Relative-velocity-free output-feedback consensus control for multiple Euler–Lagrange systems based on high-order extended state observer

• Published in: Journal of the Franklin Institute Vol. 361; no. 18; p. 107356
• Main Authors: Guo, Xinchen, Song, Chuanming, Zhang, Hongxiang, Liang, Zhenying
• Format: Journal Article
• Language: English
• Published: Elsevier Inc 01.12.2024
• Subjects: Distributed finite/fixed-time observer; High-order extended state observer; Leader-following consensus; Multiple Euler–Lagrange systems; Output-feedback; High-order extended state observer; Multiple Euler–Lagrange systems; Distributed finite/fixed-time observer; Output-feedback; Leader-following consensus
• ISSN: 0016-0032
• DOI: 10.1016/j.jfranklin.2024.107356

In this paper, an output-feedback controller is devised with the assistance of two types of observers to deal with the leader-following consensus control problem of multiple Euler–Lagrange (EL) systems, which are subject to model uncertain parameters, external disturbances, and unmeasured velocity.
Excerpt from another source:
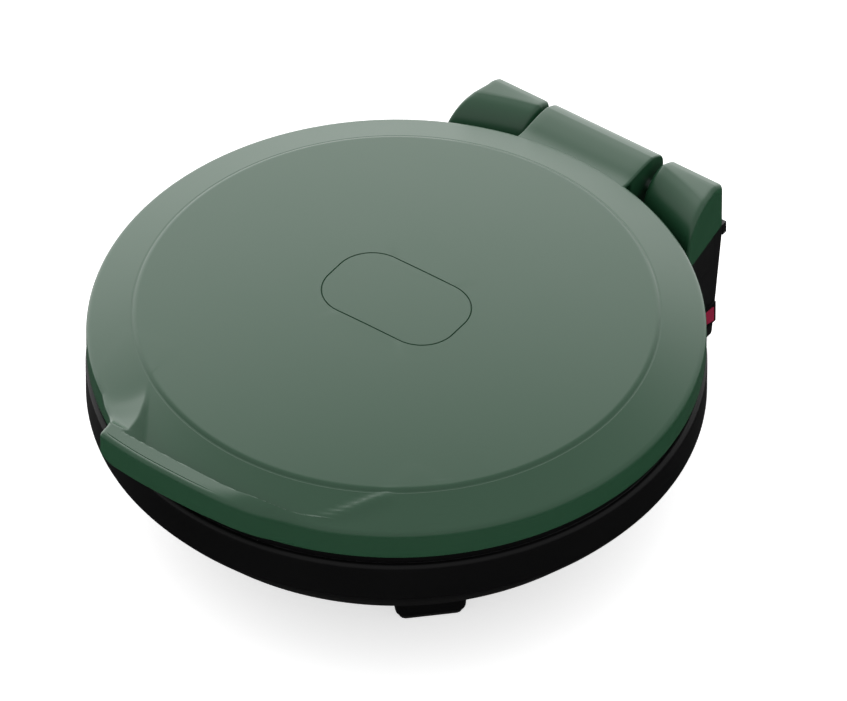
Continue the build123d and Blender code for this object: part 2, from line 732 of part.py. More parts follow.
def make_clip(x):
    ring = Pos(x, AXLE_Y, AXLE_Z) * Rot(0, 90, 0) * Cylinder(AXLE_R + 1.8, 1.0)
    return ring - Pos(x, AXLE_Y, AXLE_Z) * Rot(0, 90, 0) * Cylinder(AXLE_R + 0.01, 3)


# Rear housing, switch and wiring

def housing_solid(inset):
    """The stand with its two towers, drawn in by the wall for its inside."""
    half = HOUSING_HALF - inset
    foot = HOUSING_FOOT_Z + inset
    front = HOUSING_FRONT_Y + inset
    waist_back = HOUSING_BACK_Y - inset
    foot_back = HOUSING_FOOT_Y - inset
    line = [
        (front, foot),
        (foot_back - 3, foot),
        (foot_back, foot + 3),
        (waist_back, HOUSING_WAIST_Z - 9),
        (waist_back, HOUSING_WAIST_Z - inset),
        (front, HOUSING_WAIST_Z - inset),
    ]
    solid = along_x(line, -half, half)
    inner = CENTRE_HALF + BLOCK_GAP + inset
    solid -= block((-inner, inner), (0, 300), (CENTRE_TOP_Z - inset, 200))
    return solid


def tower_flare():
    """Wedge that spreads the right-hand tower's side to meet its cap."""
    front = HOUSING_FRONT_Y + 2
    spread = (FLARE_Y - front) * FLARE
    root = HOUSING_HALF - 0.5
    low = Polyline((root, front), (HOUSING_HALF, front), (HOUSING_HALF, FLARE_Y), (root, FLARE_Y),
                   close=True)
    high = Polyline((root, front), (HOUSING_HALF + spread, front), (HOUSING_HALF + 0.01, FLARE_Y),
                    (root, FLARE_Y), close=True)
    faces = [Pos(0, 0, HOUSING_WAIST_Z - 24) * make_face(low)]
    faces.append(Pos(0, 0, HOUSING_WAIST_Z) * make_face(high))
    return loft(faces, ruled=True)


def make_rear_housing():
    outer = housing_solid(0.0)
    upright = [
        e for e in outer.edges() if abs(e.center().X) > HOUSING_HALF - 1
        and e.center().Y > HOUSING_FOOT_Y and HOUSING_FOOT_Z + 4 < e.center().Z < CENTRE_TOP_Z
    ]
    shell = fillet(upright, HOUSING_CORNER) - housing_solid(WALL)
    ledge = block(
        (CENTRE_HALF + BLOCK_GAP, HOUSING_HALF), (HOUSING_BACK_Y - 1, HOUSING_BACK_Y + LEDGE),
        (HOUSING_WAIST_Z - LEDGE_H, HOUSING_WAIST_Z),
    )
    for solid in (ledge, tower_flare()):
        shell += solid
        shell += mirrored(solid)
    shell -= block(
        (-60, 60), (HOUSING_FRONT_Y - 2, HOUSING_FRONT_Y + 12), (GLAND_Z, CENTRE_TOP_Z - 6)
    )
    bowl = [(r + CLEAR, z - CLEAR) for r, z in bowl_profile(0.0)]
    floor = FLOOR_Z - CLEAR
    high = BLOCK_TOP_Z + 20
    shell -= turned([(0, high), (BASE_R + CLEAR, high), *bowl, (FLOOR_R, floor), (0, floor)])
    slot = block(
        (HOUSING_HALF - WALL - 1, HOUSING_HALF + 1),
        (SWITCH_Y - SWITCH_LONG / 2 + 1, SWITCH_Y + SWITCH_LONG / 2 - 1),
        (SWITCH_Z - SWITCH_TALL / 2 + 1, SWITCH_Z + SWITCH_TALL / 2 - 1),
    )
    shell -= slot
    shell -= Pos(GLAND_X, HOUSING_BACK_Y, GLAND_Z) * Rot(90, 0, 0) * Cylinder(GLAND_R, 40)
    for x in guide_screw_x():
        for side in (-1, 1):
            shell -= cylinder(
                side * x, guide_screw_y(), HOUSING_WAIST_Z - 5, HOUSING_WAIST_Z + 1, SCREW_R + 0.1
            )
    return largest(shell)


def largest(shape):
    """The biggest solid of a cut shape."""
    return sorted(shape.solids(), key=lambda s: s.volume)[-1]


def make_gland():
    """Bush in the back wall, with a flange outside and a bore for a lead."""
    share = (GLAND_Z - HOUSING_FOOT_Z) / (HOUSING_WAIST_Z - 9 - HOUSING_FOOT_Z)
    wall_y = HOUSING_FOOT_Y + (HOUSING_BACK_Y - HOUSING_FOOT_Y) * share
    gland = Pos(GLAND_X, wall_y - 2, GLAND_Z) * Rot(90, 0, 0) * Cylinder(GLAND_R - 0.1, 12)
    gland += Pos(GLAND_X, wall_y + 2.9, GLAND_Z) * Rot(90, 0, 0) * Cylinder(GLAND_R + 2, 2.4)
    return gland - Pos(GLAND_X, wall_y, GLAND_Z) * Rot(90, 0, 0) * Cylinder(3.4, 40)


def make_terminal_block():
    low = HOUSING_FOOT_Z + WALL
    middle = AXLE_Y - 12
    body = block((-56, -26), (middle - 8, middle + 8), (low, low + 12))
    for i in range(3):
        body -= cylinder(10 * i - 51, middle, low + 6, low + 13, 2.4)
    return body


def make_switch_body():
    """Frame on the housing's side and the box behind it."""
    y_half, z_half = SWITCH_LONG / 2, SWITCH_TALL / 2
    face = HOUSING_HALF
    body = block(
        (face, face + SWITCH_LIP), (SWITCH_Y - y_half, SWITCH_Y + y_half),
        (SWITCH_Z - z_half, SWITCH_Z + z_half),
    )
    body += block(
        (face - 13, face), (SWITCH_Y - y_half + 1.1, SWITCH_Y + y_half - 1.1),
        (SWITCH_Z - z_half + 1.1, SWITCH_Z + z_half - 1.1),
    )
    body -= block(
        (face - 6.5, face + 5), (SWITCH_Y - y_half + 1.8, SWITCH_Y + y_half - 1.8),
        (SWITCH_Z - z_half + 1.8, SWITCH_Z + z_half - 1.8),
    )
    for z in (SWITCH_Z - 3, SWITCH_Z + 3):
        tab_y = (SWITCH_Y - 2.4, SWITCH_Y + 2.4)
        body += block((face - 19, face - 12.9), tab_y, (z - 0.4, z + 0.4))
    pivot_z = SWITCH_TALL / 2 - 1.1
    bore = cylinder(face - PIVOT_IN, SWITCH_Y, -pivot_z, pivot_z, PIVOT_R + RUNNING)
    return body - Pos(0, 0, SWITCH_Z) * bore


def make_rocker():
    """Rocker that tips about an upright pivot. At rest its back end is in."""
    half = SWITCH_LONG / 2 - 1.8 - CLEAR - 0.1
    tall = SWITCH_TALL / 2 - 1.8 - CLEAR
    face = HOUSING_HALF
    line = Polyline(
        (face - 3.4, -half + 1.2), (face + 1.4, -half), (face + 0.9, -half * 0.45),
        (face + 0.7, 0), (face + 0.9, half * 0.45), (face + 1.4, half), (face - 3.4, half - 1.2),
        close=True,
    )
    rocker = extrude(make_face(line), tall, both=True)
    pin = SWITCH_TALL / 2 - 1.2
    rocker += cylinder(face - PIVOT_IN, 0, -pin, pin, PIVOT_R)
    rocker = Pos(PIVOT_IN - face, 0, 0) * rocker
    turn = Rot(0, 0, -ROCKER_TILT)
    return Pos(face - PIVOT_IN, SWITCH_Y, SWITCH_Z) * turn * rocker


def main():
    write("lid_cover", make_lid_cover())
    write("handle_cover", *make_handle_cover().solids())
    write("lid_ring", make_lid_ring())
    places = ring_points(RING_SCREWS, RING_SCREW_R)
    write("lid_ring_screws", *[screw(x, y, RING_LOW_Z, 10) for x, y in places])
    write("arm_screws", *[
        screw(x, ARM_SCREW_Y, ARM_LOW_Z, 9) for x in (-ARM_SCREW_X, ARM_SCREW_X)
    ])
    write("hinge_centre_cover", make_centre_cover())
    write("hinge_arm", make_hinge_arm())

    upper = make_pan(
        UPPER_FLANGE_R, UPPER_RIM_R, UPPER_FLOOR_R, UPPER_CORNER, UPPER_LOW_Z, UPPER_DEPTH, False
    )
    lower = make_pan(PAN_FLANGE_R, PAN_RIM_R, PAN_FLOOR_R, PAN_CORNER, LOWER_TOP_Z, PAN_DEPTH, True)
    for name, dish, floor, up in (
        ("upper", upper, UPPER_FLOOR_Z + PAN_WALL, False),
        ("lower", lower, LOWER_FLOOR_Z - PAN_WALL, True),
    ):
        s = 1 if up else -1
        shield_z = floor - s * SHIELD_DROP
        for x, y in shield_studs():
            near, far = sorted((floor + s * 0.5, shield_z + s * SHIELD_T))
            stud = cylinder(x, y, near, far, STUD_R)
            hole_near, hole_far = sorted((shield_z, floor - s * 3))
            dish += stud - cylinder(x, y, hole_near, hole_far, SCREW_R + 0.1)
        write(f"{name}_pan", dish)
        write(f"{name}_element", make_element(floor, up))
        write(f"{name}_element_clamps", *make_clamps(floor, up))
        write(f"{name}_heat_shield", make_shield(floor, up))
        write(f"{name}_shield_screws", *[
            screw(x, y, shield_z, SHIELD_DROP - 5, up) for x, y in shield_studs()
        ])
        write(f"{name}_thermostat", make_thermostat(floor, up))
        write(f"{name}_thermal_fuse", make_fuse(floor, up))

    write("base_shell", make_base_shell())
    write("bottom_cover", make_bottom_cover())
    write("bottom_screws", *[
        screw(x, y, FLOOR_Z, WALL + COVER_BOSS * 0.7)
        for x, y in ring_points(COVER_SCREWS, COVER_SCREW_R)
    ])
    for side, across in (("left", -1), ("right", 1)):
        for end, along in (("front", -1), ("rear", 1)):
            x = across * FOOT_RING_R * sin(radians(45))
            y = along * FOOT_RING_R * cos(radians(45))
            foot, pad = make_foot(x, y, 45 * across * along)
            write(f"foot_{end}_{side}", foot)
            write(f"pad_{end}_{side}", pad)

    cover, slider, guide = make_hinge_cover(), make_slider(), make_guide()
    for name, solid in (("hinge_cover", cover), ("slider", slider), ("axle_guide", guide)):
        write(f"right_{name}", solid)
        write(f"left_{name}", mirrored(solid))
    write("guide_screws", *[
        screw(side * x, guide_screw_y(), HOUSING_WAIST_Z + 3, 8, False)
        for x in guide_screw_x() for side in (-1, 1)
    ])
    axle = Pos(0, AXLE_Y, AXLE_Z) * Rot(0, 90, 0) * Cylinder(AXLE_R, 2 * AXLE_HALF)
    write("hinge_axle", axle)
    clip_x = GUIDE_X + GUIDE_T / 2 + CLEAR + 0.5
    write("axle_clips", make_clip(-clip_x), make_clip(clip_x))
    write("rear_housing", make_rear_housing())
    write("cord_gland", make_gland())
    write("terminal_block", make_terminal_block())
    write("switch_body", make_switch_body())
    write("switch_rocker", make_rocker())


main()
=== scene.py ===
# %% [markdown]
# # An electric pancake pan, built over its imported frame
# The pan is a black bowl on four feet with a round green lid, hinged at the back in a row of three
# green blocks. This lesson rebuilds its skin with soft edges and moulded finishes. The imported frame
# holds the true sizes and the joints, so each piece here is drawn where the frame has it, and then
# rides on one of the frame's bodies.

# %% Load the frame
import json
import math
import bmesh
import bpy
import numpy as np
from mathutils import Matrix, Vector


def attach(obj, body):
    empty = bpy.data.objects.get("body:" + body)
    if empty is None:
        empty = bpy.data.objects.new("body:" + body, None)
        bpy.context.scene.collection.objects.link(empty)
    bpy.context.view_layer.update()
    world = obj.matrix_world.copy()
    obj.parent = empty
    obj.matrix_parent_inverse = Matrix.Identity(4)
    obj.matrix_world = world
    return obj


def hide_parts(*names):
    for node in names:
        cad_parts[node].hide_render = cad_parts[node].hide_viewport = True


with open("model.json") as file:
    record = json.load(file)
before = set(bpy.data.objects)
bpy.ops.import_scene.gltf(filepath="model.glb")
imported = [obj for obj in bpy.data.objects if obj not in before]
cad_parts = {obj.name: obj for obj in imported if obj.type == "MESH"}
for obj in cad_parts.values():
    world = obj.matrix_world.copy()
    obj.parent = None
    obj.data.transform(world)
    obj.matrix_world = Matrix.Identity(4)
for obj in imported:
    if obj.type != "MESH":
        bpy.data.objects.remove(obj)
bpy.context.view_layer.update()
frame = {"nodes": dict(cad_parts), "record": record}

nodes = frame["nodes"]

# %% [markdown]
# ## Units and the pan's own axis
# The lid and the bowl are round about one upright axis, which stands 13 mm in front of the origin
# because the hinge sticks out behind. All sizes below are in millimetres about that axis, as on a
# drawing, and one function turns them into metres in the frame.

# %% From the drawing to the frame
PAN_AXIS_Y = -13.0


def in_frame(points):
    """Turns (x, y, z) rows about the pan's axis, in millimetres, into the frame's metres."""
    rows = np.asarray(points, dtype=float).reshape(-1, 3).copy()
    rows[:, 1] += PAN_AXIS_Y
    return rows / 1000.0


print("axis at", in_frame([(0, 0, 0)]).tolist())

# %% [markdown]
# ## The camera
# The photograph was taken from well above and to the right, with a long lens, so the lid's rings are
# nearly true ellipses. A wide lens from nearby would make the hinge look too small. The camera
# therefore stands far off and its lens is long.

# %% Place the camera
AZIMUTH = math.radians(35.7)
ELEVATION = math.radians(42.45)
CAMERA_DISTANCE = 15.0
LENS = 1179.4
AIM_HEIGHT = 0.107
AIM_RIGHT = 0.01465
AIM_DOWN = 0.0140
look = Vector((
    math.sin(AZIMUTH) * math.cos(ELEVATION),
    -math.cos(AZIMUTH) * math.cos(ELEVATION),
    math.sin(ELEVATION),
))
across = Vector((math.cos(AZIMUTH), math.sin(AZIMUTH), 0))
upward = look.cross(across)
aim = Vector((0, PAN_AXIS_Y / 1000, AIM_HEIGHT)) + across * AIM_RIGHT - upward * AIM_DOWN
camera_data = bpy.data.cameras.new("camera")
camera_data.lens = LENS
camera_data.clip_end = 60
camera = bpy.data.objects.new("camera", camera_data)
bpy.context.scene.collection.objects.link(camera)
camera.location = aim + look * CAMERA_DISTANCE
camera.rotation_mode = "QUATERNION"
camera.rotation_quaternion = look.to_track_quat("Z", "Y")
bpy.context.scene.camera = camera
bpy.context.scene.view_settings.view_transform = "Standard"
print("camera", [round(x, 3) for x in camera.location])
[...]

First, a local high-order extended state observer is put forward to estimate both the compound disturbance and unmeasured velocity for each EL system, and the boundedness of the estimation errors can be guaranteed under standard assumptions. Then, a novel distributed finite/fixed-time observer is proposed to observe the leader’s position and velocity without using the relative velocity information. Based on these two kinds of observers, a distributed output-feedback control algorithm, which does not depend on any global information, is constructed using the back-stepping method, while some sufficient conditions are derived to guarantee that tracking errors are semi-globally uniformly ultimately bounded. Finally, the effectiveness of the presented control scheme is further verified by a numerical simulation.